WHAT YOU ARE ASKED TO DO:
Beneath this sentence is a set of records; write each of them out exactly.

DATASET RECORDS:
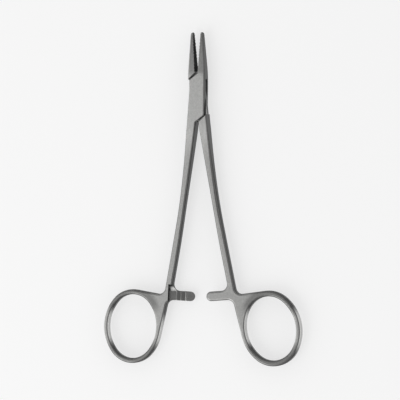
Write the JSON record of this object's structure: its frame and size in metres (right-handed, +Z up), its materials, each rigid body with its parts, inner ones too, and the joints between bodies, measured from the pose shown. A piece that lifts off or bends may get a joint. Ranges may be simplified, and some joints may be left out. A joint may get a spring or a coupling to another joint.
{
  "type": "surgical needle holder",
  "caption": "Slim steel needle holder: two crossed forged halves joined by a riveted box lock, with cross-cut jaws, ratchet bars and oval finger rings.",
  "frame": {"origin": "on the hinge axis, in the plane of the box lock's underside", "axes": "+Y along the instrument towards the jaw tips, +X across it, +Z up along the hinge axis as it lies flat"},
  "size_m": [0.082, 0.1303, 0.0048],
  "materials": {
    "satin_steel": "fine satin, blasted and brushed",
    "pin_steel": "ground flush and satin"
  },
  "bodies": {
    "box_body": {"box_half": "satin_steel", "hinge_pin": "pin_steel"},
    "through_body": {"through_half": "satin_steel"}
  },
  "joints": [
    {"name": "box_lock", "type": "hinge", "parent": "box_body", "child": "through_body", "pos_m": [0, 0, 0], "axis": [0, 0, 1], "range_deg": [-7, 45]}
  ]
}
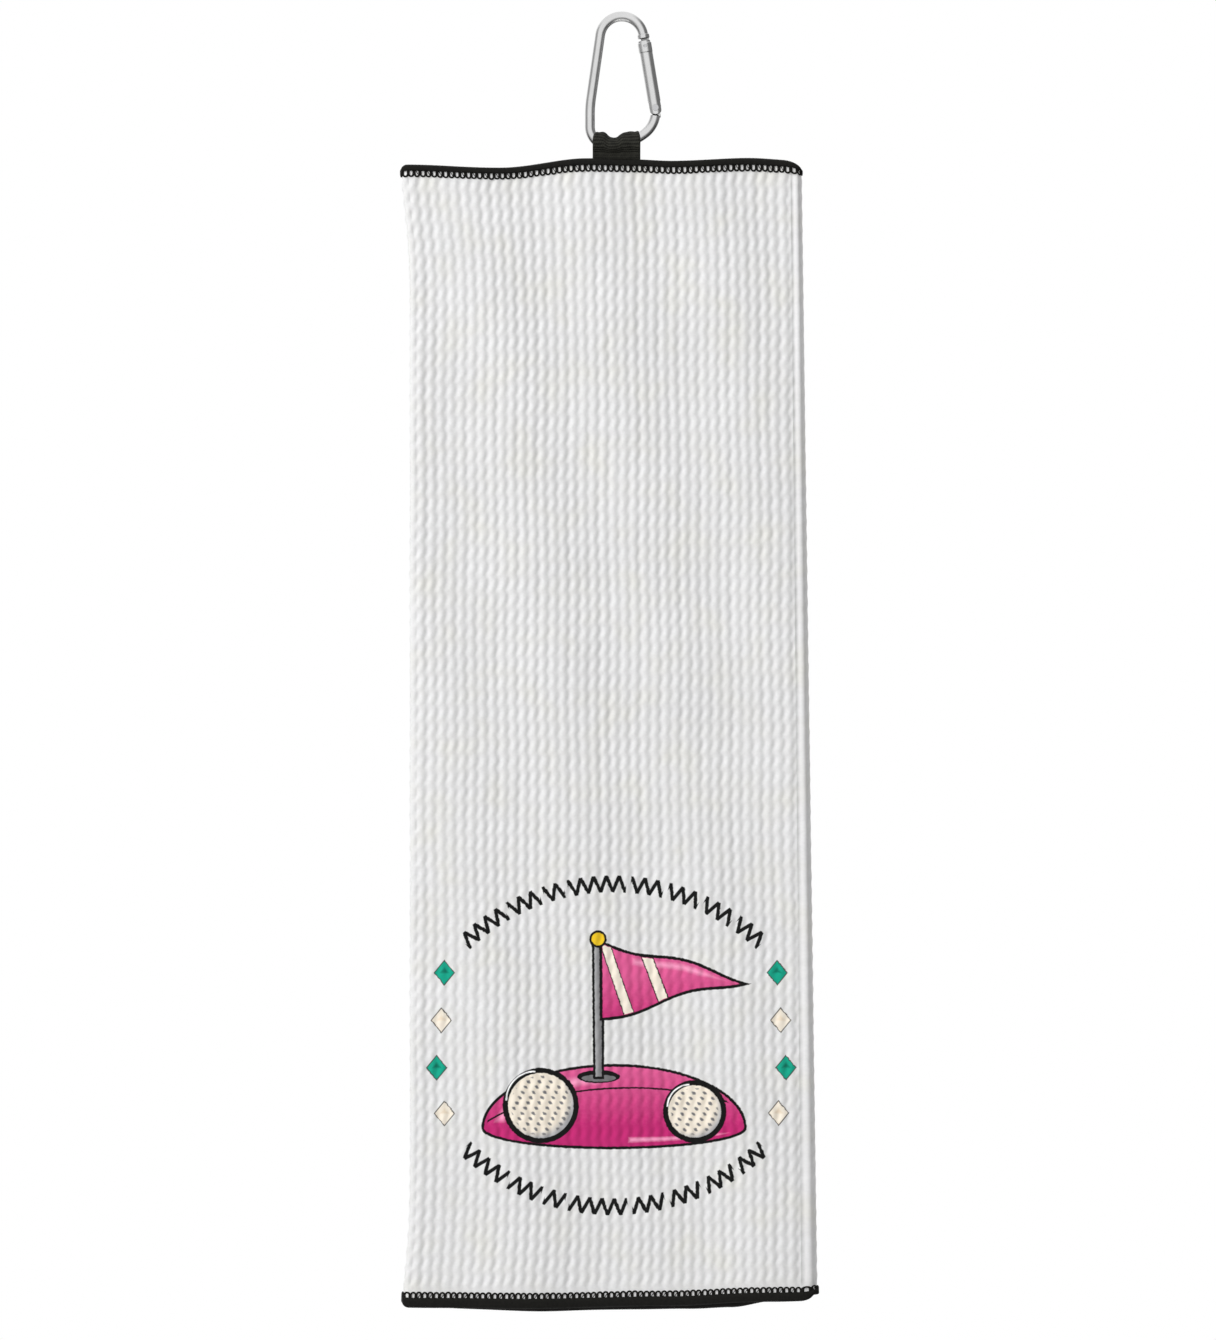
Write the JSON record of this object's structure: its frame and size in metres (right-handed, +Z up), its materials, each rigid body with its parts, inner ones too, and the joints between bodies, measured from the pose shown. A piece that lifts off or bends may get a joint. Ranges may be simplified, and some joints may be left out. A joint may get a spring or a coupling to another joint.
{
  "type": "golf towel",
  "caption": "White waffle cloth towel folded in thirds, black overlocked edges, webbing loop and a small spring-gate carabiner that clips to a golf bag.",
  "frame": {"origin": "inside of the carabiner's crown, where the ring that holds the towel bears", "axes": "+X to the right of the printed front face, +Y backwards from it, +Z up; the towel hangs down -Z"},
  "size_m": [0.161, 0.0122, 0.5178],
  "materials": {
    "aluminium": "satin",
    "steel": "satin",
    "waffle_cloth": "matte",
    "edging_thread": "matte",
    "webbing": "matte"
  },
  "bodies": {
    "carabiner": {"carabiner_body": "aluminium", "pivot_rivet": "steel"},
    "gate": {"gate_tube": "aluminium", "latch_pin": "steel", "gate_spring": "steel"},
    "plunger": {"gate_plunger": "steel"},
    "loop": {"webbing_loop": "webbing"},
    "towel": {"webbing_tails": "webbing", "front_panel": "waffle_cloth", "left_fold": "waffle_cloth", "inner_flap": "waffle_cloth", "front_top_edging": "edging_thread", "front_bottom_edging": "edging_thread", "left_fold_top_edging": "edging_thread", "left_fold_bottom_edging": "edging_thread", "inner_top_edging": "edging_thread", "inner_bottom_edging": "edging_thread", "inner_side_edging": "edging_thread", "right_fold": "waffle_cloth", "right_fold_top_edging": "edging_thread", "right_fold_bottom_edging": "edging_thread"},
    "flap": {"outer_flap": "waffle_cloth", "outer_top_edging": "edging_thread", "outer_bottom_edging": "edging_thread", "outer_side_edging": "edging_thread"}
  },
  "joints": [
    {"name": "gate_hinge", "type": "hinge", "parent": "carabiner", "child": "gate", "pos_m": [0.01343, 0, -0.03458], "axis": [0, -1, 0], "range_deg": [0, 30], "stiffness_Nm_per_rad": 0.03, "springref_deg": -28.65},
    {"name": "plunger_slide", "type": "slide", "parent": "gate", "child": "plunger", "axis": [-0.1633, 0, 0.9866], "range_m": [0, 0.0009], "deforming": ["gate_spring"]},
    {"name": "loop_swing", "type": "hinge", "parent": "carabiner", "child": "loop", "pos_m": [-0.0021, 0, -0.0482], "axis": [1, 0, 0], "range_deg": [-50, 50]},
    {"name": "towel_bend", "type": "hinge", "parent": "loop", "child": "towel", "pos_m": [-0.0021, 0, -0.0554], "axis": [1, 0, 0], "range_deg": [-50, 50]},
    {"name": "outer_flap_fold", "type": "hinge", "parent": "towel", "child": "flap", "pos_m": [0.0722, 0.0019, -0.285], "axis": [0, 0, -1], "range_deg": [0, 180], "deforming": ["right_fold", "right_fold_top_edging", "right_fold_bottom_edging"]}
  ],
  "couplings": [
    {"joint": "plunger_slide", "follows": "gate_hinge", "m_per_rad": 0.0016}
  ]
}
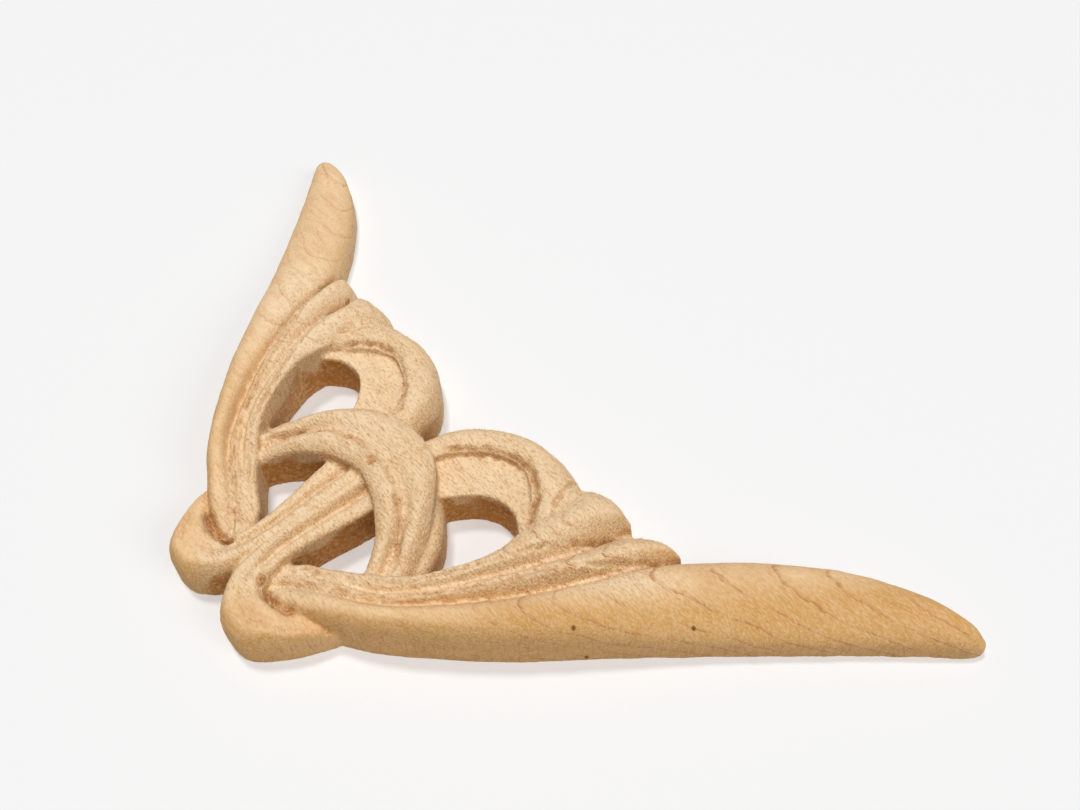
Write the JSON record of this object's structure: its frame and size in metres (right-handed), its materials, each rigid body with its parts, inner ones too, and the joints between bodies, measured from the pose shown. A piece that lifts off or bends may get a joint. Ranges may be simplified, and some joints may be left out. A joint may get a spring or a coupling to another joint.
{
  "type": "corner wood applique",
  "caption": "Carved beech corner applique: feathered blades on two legs, with an interlaced ribbon and raised arch at the corner.",
  "frame": {"origin": "middle of the outline's bounding box, on the flat back", "axes": "+Z out of the carved face; one leg runs along +X and the other along +Y, with the outer corner at low X and low Y"},
  "size_m": [0.1212, 0.1212, 0.011],
  "materials": {
    "beech": "unfinished, fine sanded on the open faces and rough from the tool in the grooves"
  },
  "bodies": {
    "root": {"corner_applique": "beech"}
  },
  "joints": []
}
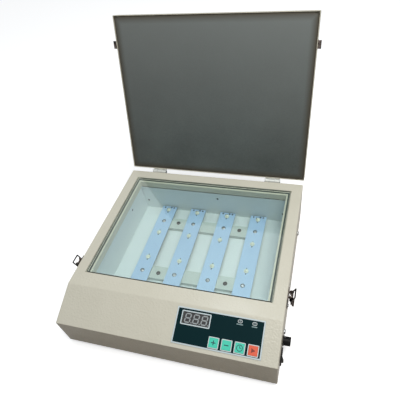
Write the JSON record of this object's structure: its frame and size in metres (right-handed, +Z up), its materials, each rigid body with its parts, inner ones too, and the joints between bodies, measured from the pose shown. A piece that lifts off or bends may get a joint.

ANSWER FOR THE TASK:
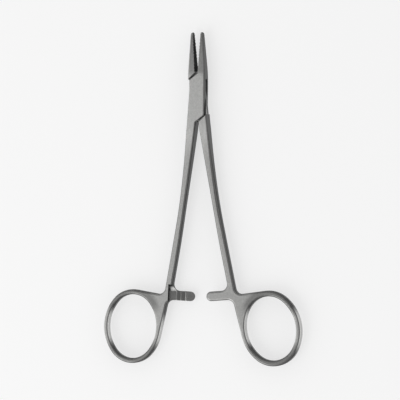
Write the JSON record of this object's structure: its frame and size in metres (right-handed, +Z up), its materials, each rigid body with its parts, inner ones too, and the joints between bodies, measured from the pose shown. A piece that lifts off or bends may get a joint. Ranges may be simplified, and some joints may be left out. A joint may get a spring or a coupling to another joint.
{
  "type": "surgical needle holder",
  "caption": "Slim steel needle holder: two crossed forged halves joined by a riveted box lock, with cross-cut jaws, ratchet bars and oval finger rings.",
  "frame": {"origin": "on the hinge axis, in the plane of the box lock's underside", "axes": "+Y along the instrument towards the jaw tips, +X across it, +Z up along the hinge axis as it lies flat"},
  "size_m": [0.082, 0.1303, 0.0048],
  "materials": {
    "satin_steel": "fine satin, blasted and brushed",
    "pin_steel": "ground flush and satin"
  },
  "bodies": {
    "box_body": {"box_half": "satin_steel", "hinge_pin": "pin_steel"},
    "through_body": {"through_half": "satin_steel"}
  },
  "joints": [
    {"name": "box_lock", "type": "hinge", "parent": "box_body", "child": "through_body", "pos_m": [0, 0, 0], "axis": [0, 0, 1], "range_deg": [-7, 45]}
  ]
}
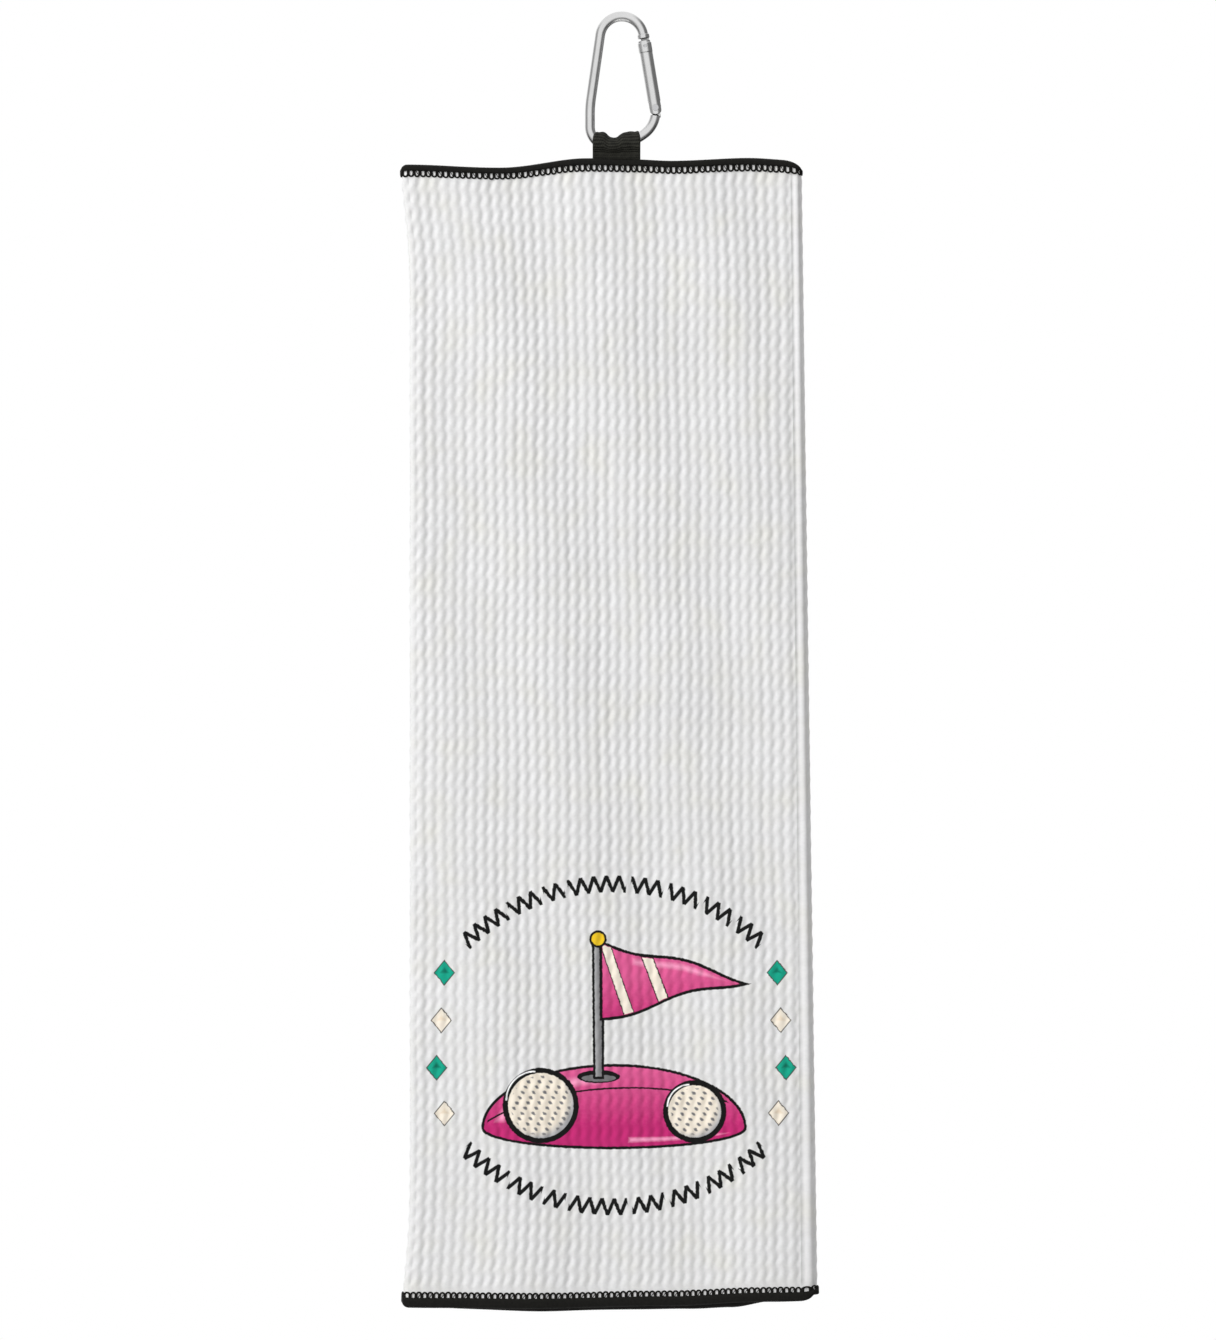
Write the JSON record of this object's structure: its frame and size in metres (right-handed, +Z up), its materials, each rigid body with its parts, inner ones too, and the joints between bodies, measured from the pose shown. A piece that lifts off or bends may get a joint. Ranges may be simplified, and some joints may be left out. A joint may get a spring or a coupling to another joint.
{
  "type": "golf towel",
  "caption": "White waffle cloth towel folded in thirds, black overlocked edges, webbing loop and a small spring-gate carabiner that clips to a golf bag.",
  "frame": {"origin": "inside of the carabiner's crown, where the ring that holds the towel bears", "axes": "+X to the right of the printed front face, +Y backwards from it, +Z up; the towel hangs down -Z"},
  "size_m": [0.161, 0.0122, 0.5178],
  "materials": {
    "aluminium": "satin",
    "steel": "satin",
    "waffle_cloth": "matte",
    "edging_thread": "matte",
    "webbing": "matte"
  },
  "bodies": {
    "carabiner": {"carabiner_body": "aluminium", "pivot_rivet": "steel"},
    "gate": {"gate_tube": "aluminium", "latch_pin": "steel", "gate_spring": "steel"},
    "plunger": {"gate_plunger": "steel"},
    "loop": {"webbing_loop": "webbing"},
    "towel": {"webbing_tails": "webbing", "front_panel": "waffle_cloth", "left_fold": "waffle_cloth", "inner_flap": "waffle_cloth", "front_top_edging": "edging_thread", "front_bottom_edging": "edging_thread", "left_fold_top_edging": "edging_thread", "left_fold_bottom_edging": "edging_thread", "inner_top_edging": "edging_thread", "inner_bottom_edging": "edging_thread", "inner_side_edging": "edging_thread", "right_fold": "waffle_cloth", "right_fold_top_edging": "edging_thread", "right_fold_bottom_edging": "edging_thread"},
    "flap": {"outer_flap": "waffle_cloth", "outer_top_edging": "edging_thread", "outer_bottom_edging": "edging_thread", "outer_side_edging": "edging_thread"}
  },
  "joints": [
    {"name": "gate_hinge", "type": "hinge", "parent": "carabiner", "child": "gate", "pos_m": [0.01343, 0, -0.03458], "axis": [0, -1, 0], "range_deg": [0, 30], "stiffness_Nm_per_rad": 0.03, "springref_deg": -28.65},
    {"name": "plunger_slide", "type": "slide", "parent": "gate", "child": "plunger", "axis": [-0.1633, 0, 0.9866], "range_m": [0, 0.0009], "deforming": ["gate_spring"]},
    {"name": "loop_swing", "type": "hinge", "parent": "carabiner", "child": "loop", "pos_m": [-0.0021, 0, -0.0482], "axis": [1, 0, 0], "range_deg": [-50, 50]},
    {"name": "towel_bend", "type": "hinge", "parent": "loop", "child": "towel", "pos_m": [-0.0021, 0, -0.0554], "axis": [1, 0, 0], "range_deg": [-50, 50]},
    {"name": "outer_flap_fold", "type": "hinge", "parent": "towel", "child": "flap", "pos_m": [0.0722, 0.0019, -0.285], "axis": [0, 0, -1], "range_deg": [0, 180], "deforming": ["right_fold", "right_fold_top_edging", "right_fold_bottom_edging"]}
  ],
  "couplings": [
    {"joint": "plunger_slide", "follows": "gate_hinge", "m_per_rad": 0.0016}
  ]
}
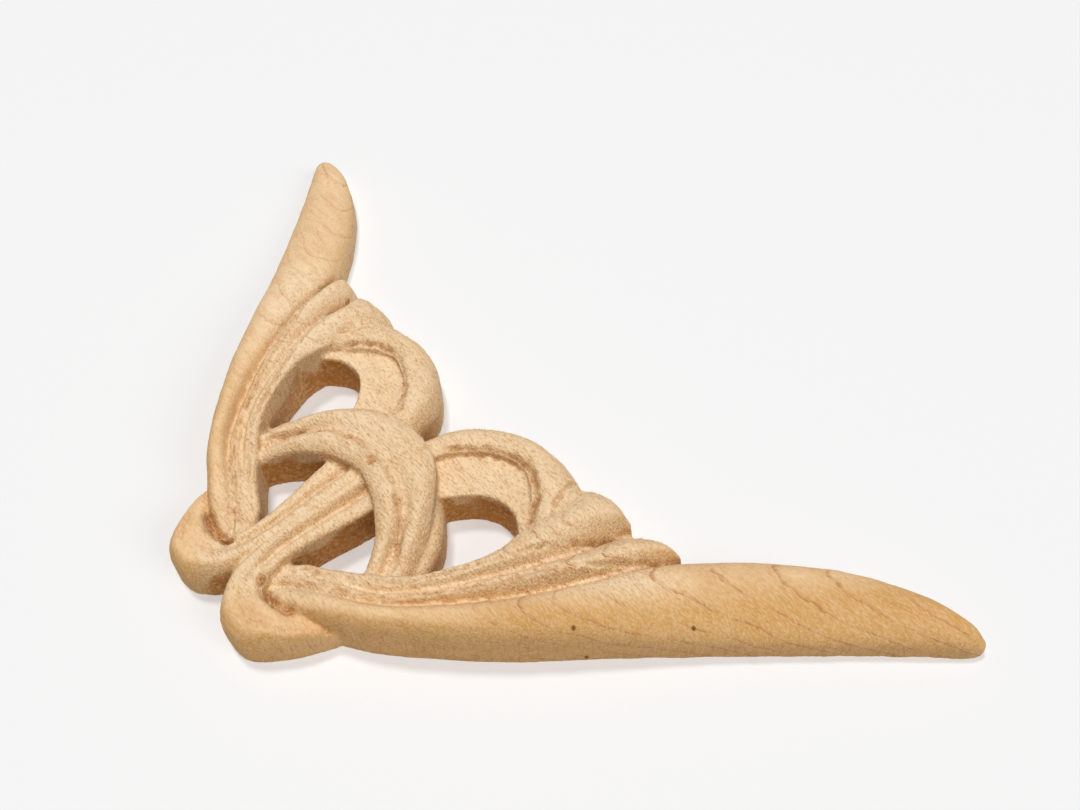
Write the JSON record of this object's structure: its frame and size in metres (right-handed), its materials, each rigid body with its parts, inner ones too, and the joints between bodies, measured from the pose shown. A piece that lifts off or bends may get a joint. Ranges may be simplified, and some joints may be left out. A joint may get a spring or a coupling to another joint.
{
  "type": "corner wood applique",
  "caption": "Carved beech corner applique: feathered blades on two legs, with an interlaced ribbon and raised arch at the corner.",
  "frame": {"origin": "middle of the outline's bounding box, on the flat back", "axes": "+Z out of the carved face; one leg runs along +X and the other along +Y, with the outer corner at low X and low Y"},
  "size_m": [0.1212, 0.1212, 0.011],
  "materials": {
    "beech": "unfinished, fine sanded on the open faces and rough from the tool in the grooves"
  },
  "bodies": {
    "root": {"corner_applique": "beech"}
  },
  "joints": []
}
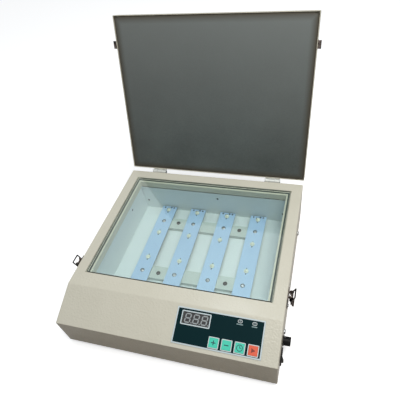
Write the JSON record of this object's structure: its frame and size in metres (right-handed, +Z up), its materials, each rigid body with its parts, inner ones too, and the joints between bodies, measured from the pose shown. A piece that lifts off or bends may get a joint.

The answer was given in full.